You will have to add a fork to the arm of the robot so that it can poke and pick up the fruits while running the robot assisted feeder. At the end it should look like this:

TheWorking:

Unsuccessful attempts:

Object Detection in cluttered environments using depth maps:

Depth maps are more useful as an input for object detection models in cluttered environments due to their ability to provide a 3D representation of the environment, allowing for more accurate object detection and localization. This is due to the fact that depth maps can provide key cues about the scene layout and the relative positions of various objects in the scene, which are essential for accurately detecting and localizing objects in a cluttered environment.

More specifically, depth maps can provide information about the 3D structure of the scene, including the relative sizes of objects, as well as their distances from the camera. This information can be used to distinguish between objects in the scene, and provide more precise object localization compared to using only 2D image data. Additionally, depth maps can also provide information about occlusions, which can further aid object detection in crowded scenes.

In this application, we try to enable the notion of dexterity in LEGO Robotic Arms by spatially navigating to the cup, picking it up and pouring it into a glass bowl. The navigation process is solely driven through depth maps and it works with high accuracy in spatially locating the exact coordinates of the cup.

Testing the FOMO algorithm on depth maps trained using depth images:

Training the model:

This application shows how depth maps can be used to located a cup in a cluttered environment.

You can take a look at the Edge Impulse project here.

Start with collecting data.

• Use the OAK-D to collect depth map images of the environment with the cup present
• Take around 400 images
• Upload them to your Edge Impulse Project
• Use the built-in labelling tool to create bounding boxes

Then create the impulse to be an object detection model and then set the colour depth of the images as RGB

Finally, select FOMO as the neural network architecture and train it for 30 epochs. We went with 30 epochs to stay within the 20 min job limit for the free plan. You might have to adjust the number of epochs based on the number of data samples you have or you could take a look here.

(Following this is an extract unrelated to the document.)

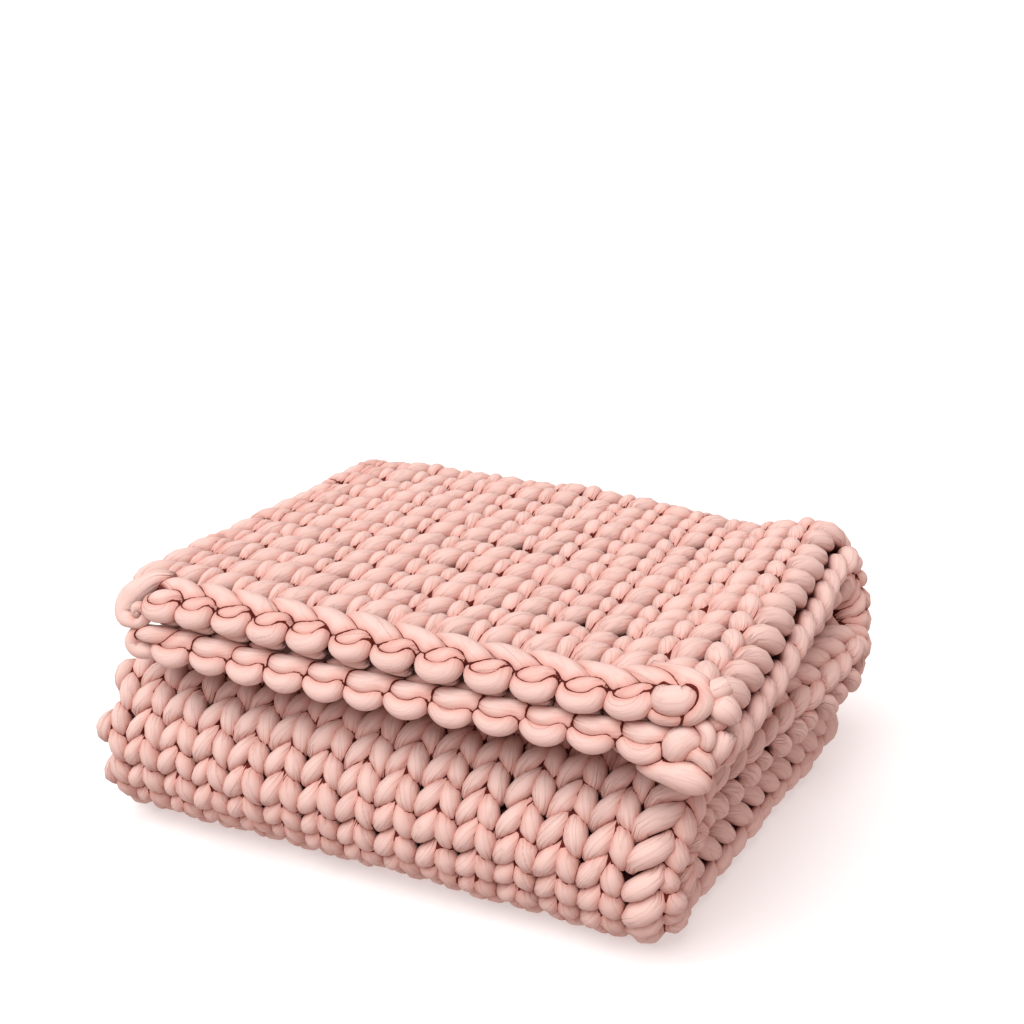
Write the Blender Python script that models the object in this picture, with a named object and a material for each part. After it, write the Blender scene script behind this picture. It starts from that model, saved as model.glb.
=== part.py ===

The accuracy of the FOMO model trained only on depth maps was significantly higher than using RGB maps to detect the cup in cluttered, occluded or indistinguishable backgrounds.

To run the demo:

$ cd software/main_ensemble/
$ python3 depth-only-dexterity-manipulation.py ./models/dexterity-depth.eim

Demo:

This demo includes calculating the spatial location of the cup, picking it up and pouring it into a bowl.

Conclusion:

Finally, this machine learning project effectively integrated many technologies to produce a comprehensive solution for robot-assisted feeding. A comfortable way for the user to communicate with the robot was made possible by the combination of facial tracking and gesture recognition. The precision and dependability of the system were further improved by the use of depth maps in object detection. The findings indicated a bright future for advancements and applications in the field of rehabilitation and assisted living. This research shows the effectiveness of fusing cutting-edge technology for useful and practical applications.